* Start Dataset entries *

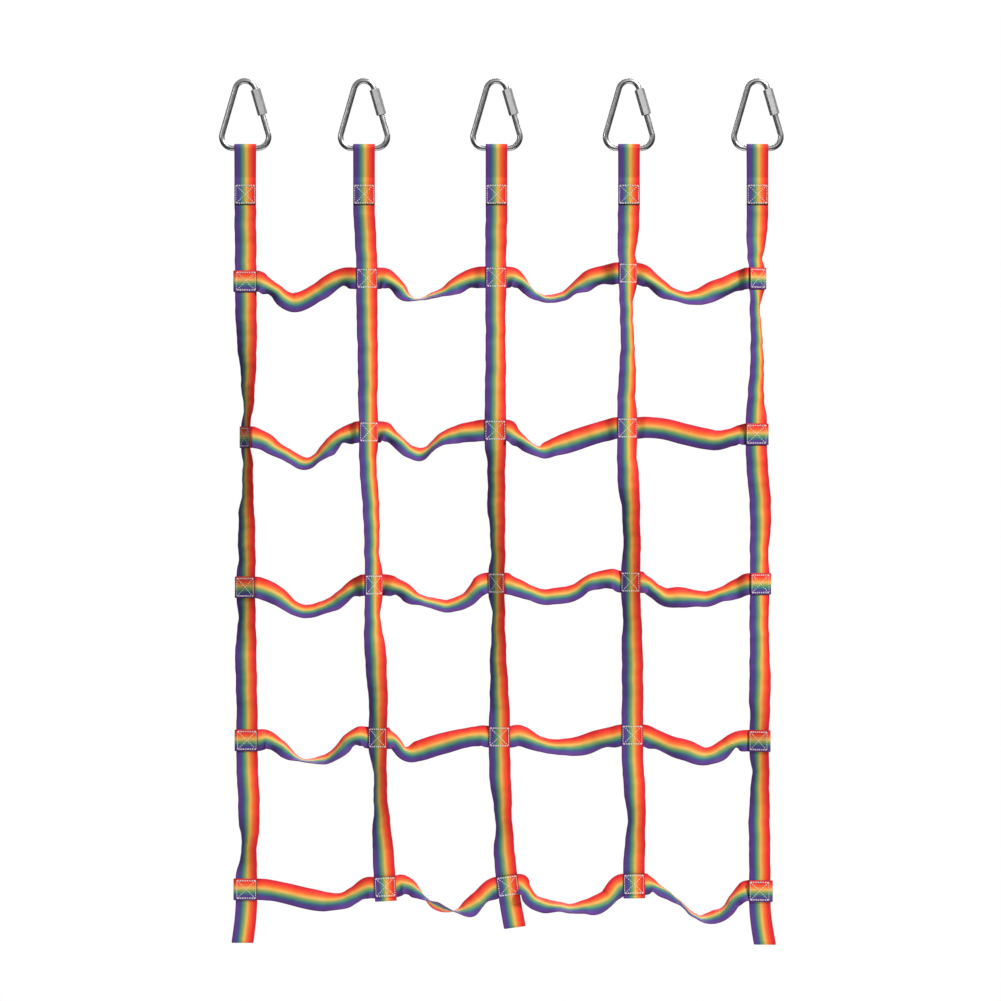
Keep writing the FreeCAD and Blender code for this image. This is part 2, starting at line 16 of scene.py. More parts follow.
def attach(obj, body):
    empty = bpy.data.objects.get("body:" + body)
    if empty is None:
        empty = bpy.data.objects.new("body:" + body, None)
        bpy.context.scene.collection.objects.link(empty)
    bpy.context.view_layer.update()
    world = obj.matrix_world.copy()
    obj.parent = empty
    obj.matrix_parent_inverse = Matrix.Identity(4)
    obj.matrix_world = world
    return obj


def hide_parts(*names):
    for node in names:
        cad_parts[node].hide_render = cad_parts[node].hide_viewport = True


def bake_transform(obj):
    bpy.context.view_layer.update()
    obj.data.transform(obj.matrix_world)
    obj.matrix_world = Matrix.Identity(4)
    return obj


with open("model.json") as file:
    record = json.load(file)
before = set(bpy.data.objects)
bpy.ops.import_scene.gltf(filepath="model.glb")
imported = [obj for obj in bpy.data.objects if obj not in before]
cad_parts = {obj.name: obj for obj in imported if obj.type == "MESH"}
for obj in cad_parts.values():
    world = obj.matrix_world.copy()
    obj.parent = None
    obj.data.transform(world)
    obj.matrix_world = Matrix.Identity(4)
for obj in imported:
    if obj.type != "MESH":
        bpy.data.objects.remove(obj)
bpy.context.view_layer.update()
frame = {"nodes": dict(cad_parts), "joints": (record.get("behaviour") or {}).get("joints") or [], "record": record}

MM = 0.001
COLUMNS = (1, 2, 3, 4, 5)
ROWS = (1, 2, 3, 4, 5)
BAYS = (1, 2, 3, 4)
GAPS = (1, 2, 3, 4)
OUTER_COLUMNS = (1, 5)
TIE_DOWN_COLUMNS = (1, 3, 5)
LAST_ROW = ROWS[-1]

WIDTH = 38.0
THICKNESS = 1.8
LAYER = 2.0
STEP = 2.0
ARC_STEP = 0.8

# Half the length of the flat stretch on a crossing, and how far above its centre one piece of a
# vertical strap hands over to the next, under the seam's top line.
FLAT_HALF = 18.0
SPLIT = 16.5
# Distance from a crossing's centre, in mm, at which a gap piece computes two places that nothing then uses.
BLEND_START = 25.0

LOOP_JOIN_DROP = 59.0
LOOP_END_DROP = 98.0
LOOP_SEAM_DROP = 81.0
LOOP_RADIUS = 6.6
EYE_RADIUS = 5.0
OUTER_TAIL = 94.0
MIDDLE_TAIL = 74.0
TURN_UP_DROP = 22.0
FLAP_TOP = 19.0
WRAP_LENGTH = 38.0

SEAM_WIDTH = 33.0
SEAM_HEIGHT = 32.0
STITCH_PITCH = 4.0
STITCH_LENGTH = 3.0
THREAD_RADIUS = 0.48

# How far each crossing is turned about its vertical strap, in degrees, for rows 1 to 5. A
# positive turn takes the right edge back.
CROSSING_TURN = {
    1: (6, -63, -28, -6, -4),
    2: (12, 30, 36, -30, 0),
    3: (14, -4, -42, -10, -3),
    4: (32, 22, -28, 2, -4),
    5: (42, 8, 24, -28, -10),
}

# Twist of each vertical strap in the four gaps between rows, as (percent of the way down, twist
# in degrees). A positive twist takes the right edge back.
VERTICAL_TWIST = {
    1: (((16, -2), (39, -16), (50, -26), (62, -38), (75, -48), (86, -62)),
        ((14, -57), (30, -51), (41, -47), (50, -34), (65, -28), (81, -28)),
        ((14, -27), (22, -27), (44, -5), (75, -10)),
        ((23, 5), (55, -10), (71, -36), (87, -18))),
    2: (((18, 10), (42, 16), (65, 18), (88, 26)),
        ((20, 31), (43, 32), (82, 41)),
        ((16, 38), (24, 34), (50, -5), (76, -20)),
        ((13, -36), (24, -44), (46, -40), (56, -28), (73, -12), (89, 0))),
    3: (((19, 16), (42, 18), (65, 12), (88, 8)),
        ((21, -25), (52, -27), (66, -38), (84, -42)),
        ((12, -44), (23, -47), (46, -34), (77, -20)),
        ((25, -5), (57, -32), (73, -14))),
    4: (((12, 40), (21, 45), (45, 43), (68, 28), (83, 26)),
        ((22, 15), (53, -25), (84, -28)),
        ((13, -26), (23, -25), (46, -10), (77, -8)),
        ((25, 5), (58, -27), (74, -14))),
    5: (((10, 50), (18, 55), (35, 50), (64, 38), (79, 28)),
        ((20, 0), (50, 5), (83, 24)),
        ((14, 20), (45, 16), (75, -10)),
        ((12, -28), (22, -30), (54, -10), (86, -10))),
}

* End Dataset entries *
* Start Dataset entries *

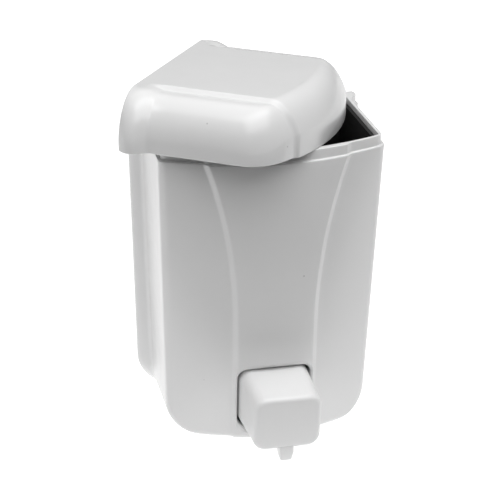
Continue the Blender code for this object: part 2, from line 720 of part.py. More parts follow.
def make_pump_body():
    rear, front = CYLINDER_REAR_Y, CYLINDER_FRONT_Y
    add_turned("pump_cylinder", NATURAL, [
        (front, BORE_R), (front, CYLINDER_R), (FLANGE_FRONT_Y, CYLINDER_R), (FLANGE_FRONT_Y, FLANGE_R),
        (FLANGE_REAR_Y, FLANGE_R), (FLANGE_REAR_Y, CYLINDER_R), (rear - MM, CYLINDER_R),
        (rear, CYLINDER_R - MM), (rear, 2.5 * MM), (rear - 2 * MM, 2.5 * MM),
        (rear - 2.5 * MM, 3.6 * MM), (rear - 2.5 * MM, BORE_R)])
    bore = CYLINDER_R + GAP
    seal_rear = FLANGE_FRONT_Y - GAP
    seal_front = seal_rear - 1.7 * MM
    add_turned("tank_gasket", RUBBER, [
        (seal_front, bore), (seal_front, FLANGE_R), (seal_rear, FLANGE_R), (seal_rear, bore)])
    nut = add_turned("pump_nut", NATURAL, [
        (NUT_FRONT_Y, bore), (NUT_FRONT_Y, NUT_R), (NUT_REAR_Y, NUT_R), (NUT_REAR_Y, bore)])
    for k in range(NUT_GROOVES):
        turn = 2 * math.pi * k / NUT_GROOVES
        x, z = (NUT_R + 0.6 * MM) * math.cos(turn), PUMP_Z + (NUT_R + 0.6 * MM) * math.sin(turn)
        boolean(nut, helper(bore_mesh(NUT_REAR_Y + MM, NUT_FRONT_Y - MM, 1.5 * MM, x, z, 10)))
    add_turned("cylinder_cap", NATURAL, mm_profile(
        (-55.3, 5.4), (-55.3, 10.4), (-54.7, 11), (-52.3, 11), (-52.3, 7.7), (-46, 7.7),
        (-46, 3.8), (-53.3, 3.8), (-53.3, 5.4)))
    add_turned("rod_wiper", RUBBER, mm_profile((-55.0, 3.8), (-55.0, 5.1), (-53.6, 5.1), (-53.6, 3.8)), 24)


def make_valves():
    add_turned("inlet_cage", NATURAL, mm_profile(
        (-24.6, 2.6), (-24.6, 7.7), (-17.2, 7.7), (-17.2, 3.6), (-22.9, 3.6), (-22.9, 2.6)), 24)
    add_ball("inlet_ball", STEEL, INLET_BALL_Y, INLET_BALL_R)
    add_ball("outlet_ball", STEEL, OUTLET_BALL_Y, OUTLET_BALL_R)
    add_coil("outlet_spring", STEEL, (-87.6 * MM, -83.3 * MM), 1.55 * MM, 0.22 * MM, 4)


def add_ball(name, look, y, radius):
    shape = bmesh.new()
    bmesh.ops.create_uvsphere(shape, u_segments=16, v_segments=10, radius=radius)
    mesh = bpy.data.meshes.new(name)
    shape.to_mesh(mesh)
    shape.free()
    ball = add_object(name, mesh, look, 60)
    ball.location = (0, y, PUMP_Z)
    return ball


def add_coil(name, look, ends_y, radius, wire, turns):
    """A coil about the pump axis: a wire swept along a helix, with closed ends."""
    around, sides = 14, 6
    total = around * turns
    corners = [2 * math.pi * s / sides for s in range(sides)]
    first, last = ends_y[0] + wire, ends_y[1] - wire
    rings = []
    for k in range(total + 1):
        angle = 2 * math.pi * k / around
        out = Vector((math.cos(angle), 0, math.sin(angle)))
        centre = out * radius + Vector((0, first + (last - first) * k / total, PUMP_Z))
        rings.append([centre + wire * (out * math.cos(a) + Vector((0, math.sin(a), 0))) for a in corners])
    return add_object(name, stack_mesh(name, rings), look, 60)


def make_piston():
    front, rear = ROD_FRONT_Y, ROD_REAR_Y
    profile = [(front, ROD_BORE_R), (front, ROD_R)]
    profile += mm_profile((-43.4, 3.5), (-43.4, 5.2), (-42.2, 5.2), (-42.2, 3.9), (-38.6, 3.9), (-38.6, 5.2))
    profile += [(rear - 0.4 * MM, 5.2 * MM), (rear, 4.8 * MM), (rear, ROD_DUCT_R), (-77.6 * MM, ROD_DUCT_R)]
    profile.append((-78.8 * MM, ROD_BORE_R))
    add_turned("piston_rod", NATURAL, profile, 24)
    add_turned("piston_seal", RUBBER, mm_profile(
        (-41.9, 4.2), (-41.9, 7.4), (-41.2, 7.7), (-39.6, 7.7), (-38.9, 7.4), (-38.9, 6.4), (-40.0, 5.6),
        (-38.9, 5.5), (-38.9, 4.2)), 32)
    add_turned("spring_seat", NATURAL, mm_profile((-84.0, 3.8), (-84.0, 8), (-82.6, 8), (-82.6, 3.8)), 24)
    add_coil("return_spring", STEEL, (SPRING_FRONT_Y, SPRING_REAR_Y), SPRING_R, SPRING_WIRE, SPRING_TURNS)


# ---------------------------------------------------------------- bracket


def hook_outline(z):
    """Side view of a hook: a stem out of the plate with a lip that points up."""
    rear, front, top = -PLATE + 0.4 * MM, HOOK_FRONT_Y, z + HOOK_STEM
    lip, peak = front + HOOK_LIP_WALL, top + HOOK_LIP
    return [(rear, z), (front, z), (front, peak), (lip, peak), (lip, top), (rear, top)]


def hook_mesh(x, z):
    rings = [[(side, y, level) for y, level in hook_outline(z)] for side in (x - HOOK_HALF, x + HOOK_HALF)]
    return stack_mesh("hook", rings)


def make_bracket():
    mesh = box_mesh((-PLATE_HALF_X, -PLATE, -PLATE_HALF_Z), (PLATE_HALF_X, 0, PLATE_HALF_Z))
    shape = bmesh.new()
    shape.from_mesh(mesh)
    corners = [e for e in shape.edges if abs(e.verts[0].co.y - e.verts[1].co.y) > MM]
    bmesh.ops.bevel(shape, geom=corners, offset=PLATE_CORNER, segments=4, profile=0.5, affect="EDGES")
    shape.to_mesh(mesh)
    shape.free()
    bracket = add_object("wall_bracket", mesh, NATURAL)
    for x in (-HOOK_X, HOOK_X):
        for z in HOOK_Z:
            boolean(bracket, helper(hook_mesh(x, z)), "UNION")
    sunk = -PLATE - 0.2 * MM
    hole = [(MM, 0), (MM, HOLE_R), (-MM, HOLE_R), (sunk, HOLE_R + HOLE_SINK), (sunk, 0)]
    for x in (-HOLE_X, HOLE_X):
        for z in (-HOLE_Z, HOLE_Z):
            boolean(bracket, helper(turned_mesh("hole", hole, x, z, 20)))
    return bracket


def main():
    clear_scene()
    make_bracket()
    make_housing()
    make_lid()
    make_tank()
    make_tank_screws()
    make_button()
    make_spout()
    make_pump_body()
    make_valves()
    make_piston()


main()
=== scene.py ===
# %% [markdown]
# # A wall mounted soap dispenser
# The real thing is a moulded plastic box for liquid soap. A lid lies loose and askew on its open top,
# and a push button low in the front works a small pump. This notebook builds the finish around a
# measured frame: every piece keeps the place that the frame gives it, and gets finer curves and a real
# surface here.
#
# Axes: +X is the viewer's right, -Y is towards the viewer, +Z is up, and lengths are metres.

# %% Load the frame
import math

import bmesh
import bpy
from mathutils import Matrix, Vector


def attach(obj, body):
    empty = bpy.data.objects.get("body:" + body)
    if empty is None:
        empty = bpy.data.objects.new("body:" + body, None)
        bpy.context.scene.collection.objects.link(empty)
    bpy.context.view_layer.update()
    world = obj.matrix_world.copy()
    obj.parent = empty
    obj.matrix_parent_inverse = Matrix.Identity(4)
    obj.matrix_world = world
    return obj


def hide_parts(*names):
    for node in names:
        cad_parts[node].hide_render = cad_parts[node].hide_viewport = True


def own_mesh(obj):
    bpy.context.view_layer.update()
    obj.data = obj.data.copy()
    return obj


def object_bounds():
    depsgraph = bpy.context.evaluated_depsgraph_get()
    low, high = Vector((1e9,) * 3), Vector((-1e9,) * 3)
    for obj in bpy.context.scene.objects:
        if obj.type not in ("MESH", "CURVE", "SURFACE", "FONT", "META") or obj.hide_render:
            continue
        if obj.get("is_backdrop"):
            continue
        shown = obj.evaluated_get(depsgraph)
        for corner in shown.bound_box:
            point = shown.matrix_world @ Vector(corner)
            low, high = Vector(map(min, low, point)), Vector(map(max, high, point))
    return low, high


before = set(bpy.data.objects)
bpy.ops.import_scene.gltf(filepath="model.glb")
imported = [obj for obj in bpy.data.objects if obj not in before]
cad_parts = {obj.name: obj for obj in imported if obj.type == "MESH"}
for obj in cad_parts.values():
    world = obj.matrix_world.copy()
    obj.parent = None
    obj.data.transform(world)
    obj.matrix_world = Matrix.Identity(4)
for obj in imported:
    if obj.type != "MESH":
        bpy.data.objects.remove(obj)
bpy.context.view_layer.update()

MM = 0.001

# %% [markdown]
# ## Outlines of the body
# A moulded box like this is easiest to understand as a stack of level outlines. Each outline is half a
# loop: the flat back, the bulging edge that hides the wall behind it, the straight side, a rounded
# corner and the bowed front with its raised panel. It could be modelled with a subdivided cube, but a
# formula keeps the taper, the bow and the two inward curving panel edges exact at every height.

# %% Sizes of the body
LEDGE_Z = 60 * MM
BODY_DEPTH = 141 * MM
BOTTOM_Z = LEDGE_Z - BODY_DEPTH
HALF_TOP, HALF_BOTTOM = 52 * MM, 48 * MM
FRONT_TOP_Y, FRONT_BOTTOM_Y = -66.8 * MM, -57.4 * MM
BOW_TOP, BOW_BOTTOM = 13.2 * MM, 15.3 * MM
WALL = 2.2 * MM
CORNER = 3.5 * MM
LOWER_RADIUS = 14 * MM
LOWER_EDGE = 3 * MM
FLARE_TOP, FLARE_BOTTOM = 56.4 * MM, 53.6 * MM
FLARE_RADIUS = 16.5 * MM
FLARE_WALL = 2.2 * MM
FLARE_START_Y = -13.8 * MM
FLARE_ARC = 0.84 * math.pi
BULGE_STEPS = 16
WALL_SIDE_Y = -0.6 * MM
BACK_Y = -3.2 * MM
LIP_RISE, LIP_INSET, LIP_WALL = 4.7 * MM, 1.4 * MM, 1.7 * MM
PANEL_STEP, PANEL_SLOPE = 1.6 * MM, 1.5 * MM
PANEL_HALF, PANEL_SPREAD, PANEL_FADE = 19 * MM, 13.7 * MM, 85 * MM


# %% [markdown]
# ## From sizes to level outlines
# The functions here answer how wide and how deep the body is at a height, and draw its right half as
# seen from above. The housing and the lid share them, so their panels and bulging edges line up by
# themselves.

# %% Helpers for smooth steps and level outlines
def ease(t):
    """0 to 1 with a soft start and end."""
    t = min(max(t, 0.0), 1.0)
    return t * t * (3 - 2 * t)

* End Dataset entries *

## What to produce
Quote nothing but the lines that run from the line containing "make_tank_screws()" through the line containing "point = shown.matrix_world", keeping both of them word for word.

## Response to the task
    make_tank_screws()
    make_button()
    make_spout()
    make_pump_body()
    make_valves()
    make_piston()


main()
=== scene.py ===
# %% [markdown]
# # A wall mounted soap dispenser
# The real thing is a moulded plastic box for liquid soap. A lid lies loose and askew on its open top,
# and a push button low in the front works a small pump. This notebook builds the finish around a
# measured frame: every piece keeps the place that the frame gives it, and gets finer curves and a real
# surface here.
#
# Axes: +X is the viewer's right, -Y is towards the viewer, +Z is up, and lengths are metres.

# %% Load the frame
import math

import bmesh
import bpy
from mathutils import Matrix, Vector


def attach(obj, body):
    empty = bpy.data.objects.get("body:" + body)
    if empty is None:
        empty = bpy.data.objects.new("body:" + body, None)
        bpy.context.scene.collection.objects.link(empty)
    bpy.context.view_layer.update()
    world = obj.matrix_world.copy()
    obj.parent = empty
    obj.matrix_parent_inverse = Matrix.Identity(4)
    obj.matrix_world = world
    return obj


def hide_parts(*names):
    for node in names:
        cad_parts[node].hide_render = cad_parts[node].hide_viewport = True


def own_mesh(obj):
    bpy.context.view_layer.update()
    obj.data = obj.data.copy()
    return obj


def object_bounds():
    depsgraph = bpy.context.evaluated_depsgraph_get()
    low, high = Vector((1e9,) * 3), Vector((-1e9,) * 3)
    for obj in bpy.context.scene.objects:
        if obj.type not in ("MESH", "CURVE", "SURFACE", "FONT", "META") or obj.hide_render:
            continue
        if obj.get("is_backdrop"):
            continue
        shown = obj.evaluated_get(depsgraph)
        for corner in shown.bound_box:
            point = shown.matrix_world @ Vector(corner)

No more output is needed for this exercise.